Alfonso, commentando la decisione di Orange Uk, scrive “Come dire, l’auto te la vendiamo, ma senza bagagliaio, fari e ABS. E non li puoi comprare da nessuno altro”. Stefano spesso scrive, a favore della net neutrality, che “bisogna cambiare prospettiva” e che “gli operatori di telefonia sono degli spostatori di bit”.

Allora proviamo per un momento a cambiarla. Io investo soldi per costruire una rete. Soldi miei, non soldi pubblici. Sono insomma un libero imprenditore che investe denaro in una infrastruttura. Nell’esempio dell’auto, sono una società che decide di costruire un’auto senza bagagliaio, perchè ritiene che abbia mercato. Chi vuole un’auto con bagagliaio, si rivolgerà ad un concorrente (e se tutti costruiscono auto senza bagagliaio? Evidentemente non c’è sufficinete domanda di auto con bagagliaio, e nel momento in cui ci sarà spunterà fuori una società pronta ad investire per produrre un’auto con bagagliaio…).

Tralasciando la questione di “convenienza economica” (dove potrebbe convenirmi aprire totalmente la rete), mi sfugge il perchè io come imprenditore non possa decidere a che condizioni “spostare i bit”, dove per condizioni si intende ovviamente il prezzo, le modalità di accesso alla mia rete, le tipologie di servizi offerti e così via. Ribadisco: non ne faccio una questione economica (“Guarda che se non apri la rete vai fuori mercato e fallisci”), ma una questione di discrezionalità (“Puoi decidere come far usare la tua rete”).

Insomma, la net neutrality sulla carta può anche essere una bella cosa di cui parlare, ma inevitabilmente chi investe i propri soldi in una propria infrastruttura deve avere la possibilità di usarla e farla usare come e quando e a che prezzo crede, nel rispetto delle normative.

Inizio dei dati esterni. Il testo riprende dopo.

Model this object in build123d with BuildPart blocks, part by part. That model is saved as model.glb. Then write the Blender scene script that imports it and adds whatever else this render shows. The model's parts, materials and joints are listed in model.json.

Se ragioniamo dal mero punto di vista politico, ovvero in termini di benessere sociale, probabilmente la neutralità trionfa. Ma se si vuole ragionare in questi termini, allora è lo Stato che persegue il benessere sociale (l’imprenditore può perseguire anche il benessere sociale, ma in primis l’interesse è il profitto economico derivante dall’investimento) e quindi è lo Stato che investe. Come uscire dall’impasse?